■ Task details ■
Copy each line where the word "json" occurs.

>> Begin Source excerpt

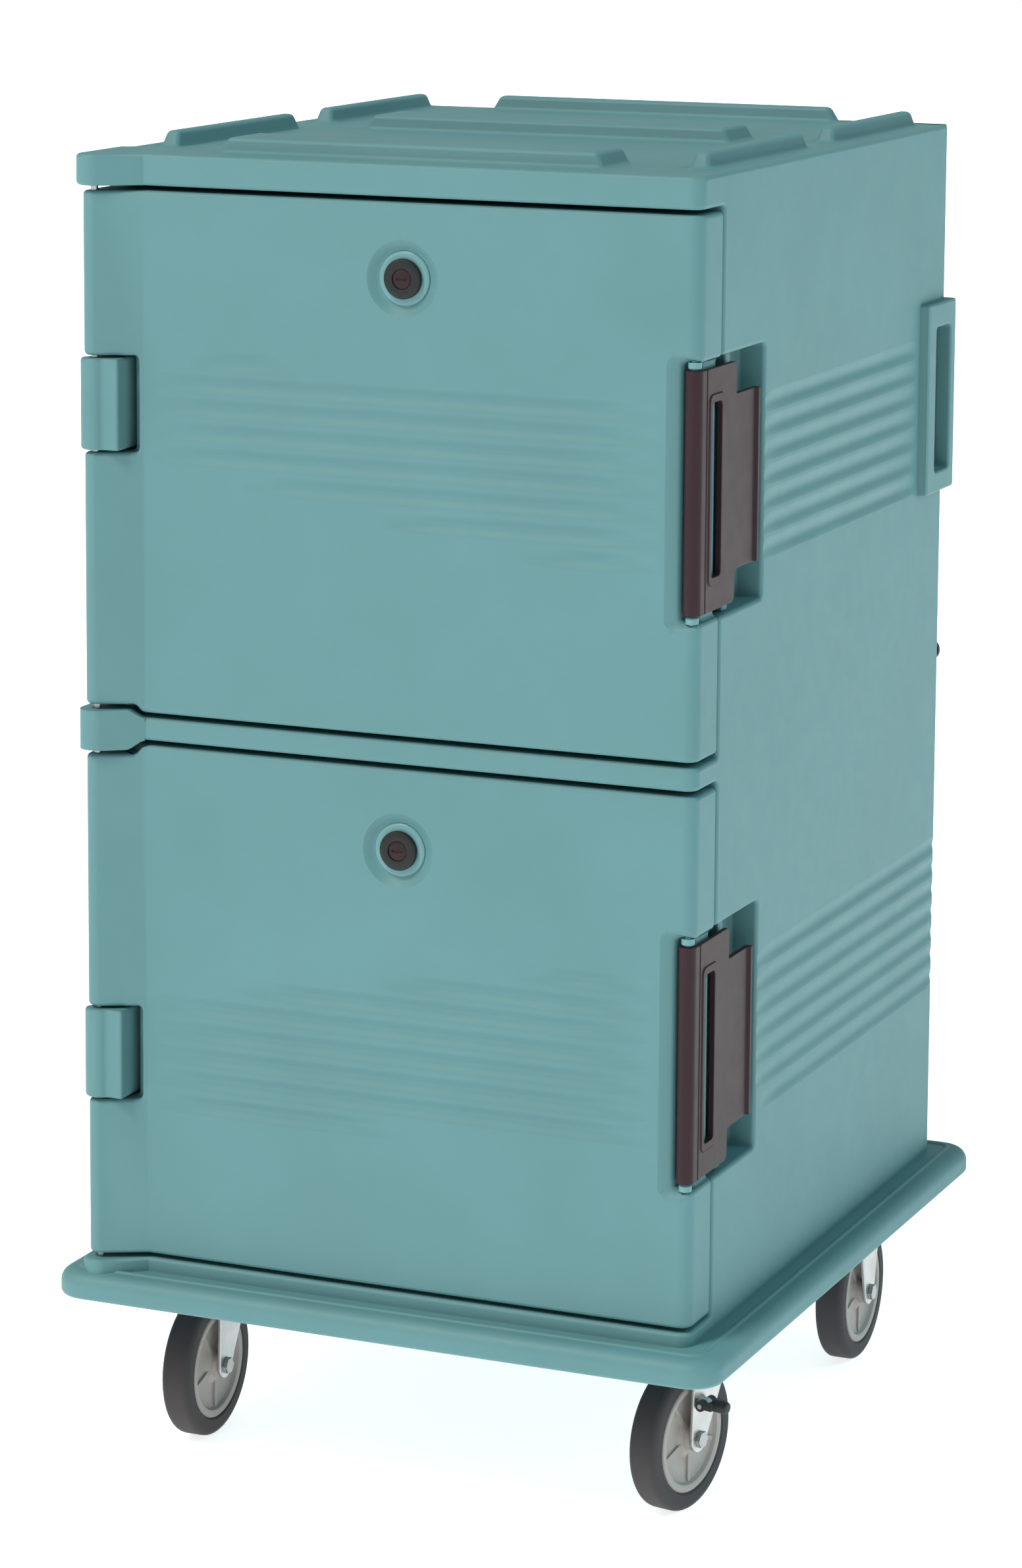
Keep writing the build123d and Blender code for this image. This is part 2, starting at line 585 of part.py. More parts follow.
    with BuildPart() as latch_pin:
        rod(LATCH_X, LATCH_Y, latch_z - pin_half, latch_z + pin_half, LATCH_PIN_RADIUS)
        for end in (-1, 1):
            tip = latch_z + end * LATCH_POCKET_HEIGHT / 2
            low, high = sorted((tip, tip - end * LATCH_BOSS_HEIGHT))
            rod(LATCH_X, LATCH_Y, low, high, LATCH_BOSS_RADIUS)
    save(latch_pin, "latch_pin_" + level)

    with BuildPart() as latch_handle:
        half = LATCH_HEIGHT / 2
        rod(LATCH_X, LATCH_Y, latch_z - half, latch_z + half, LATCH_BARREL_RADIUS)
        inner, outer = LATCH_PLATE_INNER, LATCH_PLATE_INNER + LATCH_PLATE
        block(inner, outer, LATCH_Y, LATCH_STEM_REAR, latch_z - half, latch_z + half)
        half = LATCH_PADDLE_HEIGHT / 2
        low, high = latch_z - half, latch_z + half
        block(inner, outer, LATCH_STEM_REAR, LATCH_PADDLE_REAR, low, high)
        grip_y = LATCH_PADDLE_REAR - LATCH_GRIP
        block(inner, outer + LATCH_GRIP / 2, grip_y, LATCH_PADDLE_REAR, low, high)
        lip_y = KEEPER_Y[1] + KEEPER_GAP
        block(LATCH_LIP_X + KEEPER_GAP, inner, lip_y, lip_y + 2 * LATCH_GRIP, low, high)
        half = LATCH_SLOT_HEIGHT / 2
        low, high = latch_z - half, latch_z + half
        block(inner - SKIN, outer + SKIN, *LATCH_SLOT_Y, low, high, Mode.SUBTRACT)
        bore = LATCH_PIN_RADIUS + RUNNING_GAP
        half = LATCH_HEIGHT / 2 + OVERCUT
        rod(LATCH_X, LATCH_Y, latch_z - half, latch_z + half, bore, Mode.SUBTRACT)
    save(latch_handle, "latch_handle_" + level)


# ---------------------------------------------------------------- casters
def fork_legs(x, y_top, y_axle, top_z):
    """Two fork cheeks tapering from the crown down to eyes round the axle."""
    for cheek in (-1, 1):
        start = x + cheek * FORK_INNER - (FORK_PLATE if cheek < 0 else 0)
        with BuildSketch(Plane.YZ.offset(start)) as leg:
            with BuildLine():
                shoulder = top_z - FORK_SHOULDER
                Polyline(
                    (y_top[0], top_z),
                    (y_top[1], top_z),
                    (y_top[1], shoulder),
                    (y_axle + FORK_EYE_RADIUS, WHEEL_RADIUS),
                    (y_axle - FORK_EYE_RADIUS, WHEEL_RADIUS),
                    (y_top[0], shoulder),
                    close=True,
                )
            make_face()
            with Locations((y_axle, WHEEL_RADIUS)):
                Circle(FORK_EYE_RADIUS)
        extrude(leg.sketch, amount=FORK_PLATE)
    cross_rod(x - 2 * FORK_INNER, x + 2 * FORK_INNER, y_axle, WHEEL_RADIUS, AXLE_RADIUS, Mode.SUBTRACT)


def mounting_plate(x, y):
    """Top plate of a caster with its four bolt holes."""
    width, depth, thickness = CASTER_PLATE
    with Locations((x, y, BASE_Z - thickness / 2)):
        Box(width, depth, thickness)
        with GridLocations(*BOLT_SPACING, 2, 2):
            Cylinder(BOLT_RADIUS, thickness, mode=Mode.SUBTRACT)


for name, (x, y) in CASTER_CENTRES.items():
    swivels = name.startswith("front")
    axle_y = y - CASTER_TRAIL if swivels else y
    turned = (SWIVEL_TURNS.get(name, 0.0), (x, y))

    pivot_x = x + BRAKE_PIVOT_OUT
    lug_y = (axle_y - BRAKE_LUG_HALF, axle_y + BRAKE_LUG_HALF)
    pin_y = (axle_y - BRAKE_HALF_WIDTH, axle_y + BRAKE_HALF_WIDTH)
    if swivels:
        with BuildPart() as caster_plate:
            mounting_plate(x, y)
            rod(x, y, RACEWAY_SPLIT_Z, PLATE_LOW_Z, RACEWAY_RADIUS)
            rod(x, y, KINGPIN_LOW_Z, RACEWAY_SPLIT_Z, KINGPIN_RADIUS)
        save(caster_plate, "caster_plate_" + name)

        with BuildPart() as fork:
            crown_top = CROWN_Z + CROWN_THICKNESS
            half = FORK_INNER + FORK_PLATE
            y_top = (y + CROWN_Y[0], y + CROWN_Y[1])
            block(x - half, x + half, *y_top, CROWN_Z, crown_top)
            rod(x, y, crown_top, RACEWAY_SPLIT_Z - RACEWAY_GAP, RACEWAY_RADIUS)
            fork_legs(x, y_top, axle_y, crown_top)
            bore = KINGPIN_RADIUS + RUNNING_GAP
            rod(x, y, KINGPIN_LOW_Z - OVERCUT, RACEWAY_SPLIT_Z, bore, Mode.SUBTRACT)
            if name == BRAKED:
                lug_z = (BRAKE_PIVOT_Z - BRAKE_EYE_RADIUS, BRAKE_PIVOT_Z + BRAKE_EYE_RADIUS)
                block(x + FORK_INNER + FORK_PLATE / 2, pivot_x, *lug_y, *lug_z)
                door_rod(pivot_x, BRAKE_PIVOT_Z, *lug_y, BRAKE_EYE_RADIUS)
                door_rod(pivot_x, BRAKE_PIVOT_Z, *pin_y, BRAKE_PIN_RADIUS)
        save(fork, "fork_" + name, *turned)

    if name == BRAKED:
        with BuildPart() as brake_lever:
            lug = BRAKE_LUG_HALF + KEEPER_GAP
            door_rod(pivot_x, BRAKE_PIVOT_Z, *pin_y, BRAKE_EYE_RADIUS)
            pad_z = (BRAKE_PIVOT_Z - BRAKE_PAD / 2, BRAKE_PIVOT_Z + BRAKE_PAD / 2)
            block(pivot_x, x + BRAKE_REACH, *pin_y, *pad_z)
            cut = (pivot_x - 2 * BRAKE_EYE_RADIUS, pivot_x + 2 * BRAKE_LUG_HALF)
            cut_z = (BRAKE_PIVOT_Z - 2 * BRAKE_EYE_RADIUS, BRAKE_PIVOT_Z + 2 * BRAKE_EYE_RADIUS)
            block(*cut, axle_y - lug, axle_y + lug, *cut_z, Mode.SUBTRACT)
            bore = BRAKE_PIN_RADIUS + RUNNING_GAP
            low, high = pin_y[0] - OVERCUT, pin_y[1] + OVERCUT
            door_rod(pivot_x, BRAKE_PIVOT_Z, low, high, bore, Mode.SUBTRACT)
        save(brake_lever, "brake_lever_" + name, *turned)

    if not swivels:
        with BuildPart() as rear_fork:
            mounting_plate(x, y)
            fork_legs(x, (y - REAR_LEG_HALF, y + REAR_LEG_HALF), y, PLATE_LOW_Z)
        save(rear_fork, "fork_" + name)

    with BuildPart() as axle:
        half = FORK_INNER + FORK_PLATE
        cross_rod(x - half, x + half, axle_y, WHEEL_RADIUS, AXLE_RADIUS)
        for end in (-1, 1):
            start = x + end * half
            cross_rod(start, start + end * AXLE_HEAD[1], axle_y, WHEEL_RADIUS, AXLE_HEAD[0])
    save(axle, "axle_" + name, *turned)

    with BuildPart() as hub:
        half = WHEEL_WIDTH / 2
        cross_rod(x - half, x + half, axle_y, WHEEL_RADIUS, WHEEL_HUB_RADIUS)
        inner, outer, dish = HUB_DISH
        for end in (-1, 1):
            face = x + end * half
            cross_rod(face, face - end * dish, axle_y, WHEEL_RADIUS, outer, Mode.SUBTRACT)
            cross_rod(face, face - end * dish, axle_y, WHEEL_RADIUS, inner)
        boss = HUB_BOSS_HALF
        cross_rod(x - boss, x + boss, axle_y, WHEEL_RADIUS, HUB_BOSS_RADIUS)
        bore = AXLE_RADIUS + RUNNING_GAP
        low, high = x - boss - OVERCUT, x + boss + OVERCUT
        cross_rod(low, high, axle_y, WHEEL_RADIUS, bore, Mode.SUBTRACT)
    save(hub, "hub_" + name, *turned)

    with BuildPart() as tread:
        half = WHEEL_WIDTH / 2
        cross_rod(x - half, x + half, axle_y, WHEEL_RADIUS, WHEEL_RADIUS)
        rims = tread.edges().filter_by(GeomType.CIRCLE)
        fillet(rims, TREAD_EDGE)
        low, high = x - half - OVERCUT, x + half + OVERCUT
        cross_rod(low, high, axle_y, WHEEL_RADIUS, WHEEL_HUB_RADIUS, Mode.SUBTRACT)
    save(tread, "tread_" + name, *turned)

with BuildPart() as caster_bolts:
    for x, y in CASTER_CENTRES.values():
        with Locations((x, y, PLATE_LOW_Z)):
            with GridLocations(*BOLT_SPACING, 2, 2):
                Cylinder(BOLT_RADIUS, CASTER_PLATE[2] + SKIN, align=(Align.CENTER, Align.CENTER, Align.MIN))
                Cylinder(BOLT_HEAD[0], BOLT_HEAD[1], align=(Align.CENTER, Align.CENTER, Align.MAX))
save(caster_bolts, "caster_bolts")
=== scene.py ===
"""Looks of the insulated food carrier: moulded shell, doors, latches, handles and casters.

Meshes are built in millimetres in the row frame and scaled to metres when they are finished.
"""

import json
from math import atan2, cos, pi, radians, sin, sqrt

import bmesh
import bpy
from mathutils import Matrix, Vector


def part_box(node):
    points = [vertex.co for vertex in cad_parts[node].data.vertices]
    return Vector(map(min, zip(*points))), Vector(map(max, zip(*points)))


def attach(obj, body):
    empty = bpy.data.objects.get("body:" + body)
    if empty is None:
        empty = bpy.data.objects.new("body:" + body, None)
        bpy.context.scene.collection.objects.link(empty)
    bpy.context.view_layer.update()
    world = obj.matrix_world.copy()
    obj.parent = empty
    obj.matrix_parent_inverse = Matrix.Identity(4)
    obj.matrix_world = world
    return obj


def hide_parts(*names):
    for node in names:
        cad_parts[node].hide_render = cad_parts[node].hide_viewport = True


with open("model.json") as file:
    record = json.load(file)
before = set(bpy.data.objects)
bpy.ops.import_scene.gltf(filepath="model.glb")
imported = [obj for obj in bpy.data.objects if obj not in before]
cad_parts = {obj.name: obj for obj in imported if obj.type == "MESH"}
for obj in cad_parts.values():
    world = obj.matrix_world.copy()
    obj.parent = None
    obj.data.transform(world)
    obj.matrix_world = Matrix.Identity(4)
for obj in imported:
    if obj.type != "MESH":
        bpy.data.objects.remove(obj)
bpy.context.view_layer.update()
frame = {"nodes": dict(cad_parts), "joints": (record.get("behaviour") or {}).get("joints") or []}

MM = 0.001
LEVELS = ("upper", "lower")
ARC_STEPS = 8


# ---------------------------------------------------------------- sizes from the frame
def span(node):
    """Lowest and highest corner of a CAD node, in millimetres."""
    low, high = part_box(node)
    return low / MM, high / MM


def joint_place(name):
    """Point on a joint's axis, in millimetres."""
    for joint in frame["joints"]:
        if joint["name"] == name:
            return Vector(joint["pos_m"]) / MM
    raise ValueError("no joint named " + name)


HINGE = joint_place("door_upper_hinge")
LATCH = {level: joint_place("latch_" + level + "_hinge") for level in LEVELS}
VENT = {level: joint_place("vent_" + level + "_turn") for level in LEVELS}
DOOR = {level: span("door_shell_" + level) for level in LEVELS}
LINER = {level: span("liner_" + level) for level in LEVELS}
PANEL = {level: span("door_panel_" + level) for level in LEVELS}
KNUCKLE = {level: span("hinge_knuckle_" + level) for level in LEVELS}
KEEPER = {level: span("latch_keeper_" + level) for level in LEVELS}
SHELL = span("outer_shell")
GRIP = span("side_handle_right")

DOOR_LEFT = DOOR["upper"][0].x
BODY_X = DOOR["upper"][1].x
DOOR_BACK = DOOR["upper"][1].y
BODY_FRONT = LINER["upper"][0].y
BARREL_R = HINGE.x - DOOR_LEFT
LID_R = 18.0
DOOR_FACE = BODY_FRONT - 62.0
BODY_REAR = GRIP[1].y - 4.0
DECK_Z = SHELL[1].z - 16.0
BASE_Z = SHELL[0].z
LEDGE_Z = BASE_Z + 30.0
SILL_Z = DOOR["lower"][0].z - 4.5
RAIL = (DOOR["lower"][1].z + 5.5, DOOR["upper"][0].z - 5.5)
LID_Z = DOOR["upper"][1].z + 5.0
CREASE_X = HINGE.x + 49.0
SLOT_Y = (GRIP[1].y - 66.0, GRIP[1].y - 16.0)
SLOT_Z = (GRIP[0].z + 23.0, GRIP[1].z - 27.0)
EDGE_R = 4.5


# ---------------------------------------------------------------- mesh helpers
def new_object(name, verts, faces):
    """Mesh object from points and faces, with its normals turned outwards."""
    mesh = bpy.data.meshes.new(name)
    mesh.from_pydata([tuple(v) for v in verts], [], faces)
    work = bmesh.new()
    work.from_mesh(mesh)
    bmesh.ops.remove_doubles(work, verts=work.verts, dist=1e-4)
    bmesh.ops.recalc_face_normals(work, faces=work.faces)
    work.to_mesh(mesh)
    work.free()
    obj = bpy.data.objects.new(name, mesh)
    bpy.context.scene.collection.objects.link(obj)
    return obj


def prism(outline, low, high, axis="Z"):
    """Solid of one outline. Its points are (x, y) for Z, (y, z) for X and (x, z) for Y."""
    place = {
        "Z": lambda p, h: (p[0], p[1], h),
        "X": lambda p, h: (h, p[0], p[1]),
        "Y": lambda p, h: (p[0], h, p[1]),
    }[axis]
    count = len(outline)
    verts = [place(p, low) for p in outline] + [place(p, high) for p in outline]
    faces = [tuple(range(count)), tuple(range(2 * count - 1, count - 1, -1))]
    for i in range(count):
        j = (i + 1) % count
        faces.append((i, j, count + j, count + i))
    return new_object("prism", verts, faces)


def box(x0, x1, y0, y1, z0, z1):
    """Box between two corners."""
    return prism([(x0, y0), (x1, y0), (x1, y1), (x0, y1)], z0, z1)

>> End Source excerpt

■ Task solution ■
import json
with open("model.json") as file:
    record = json.load(file)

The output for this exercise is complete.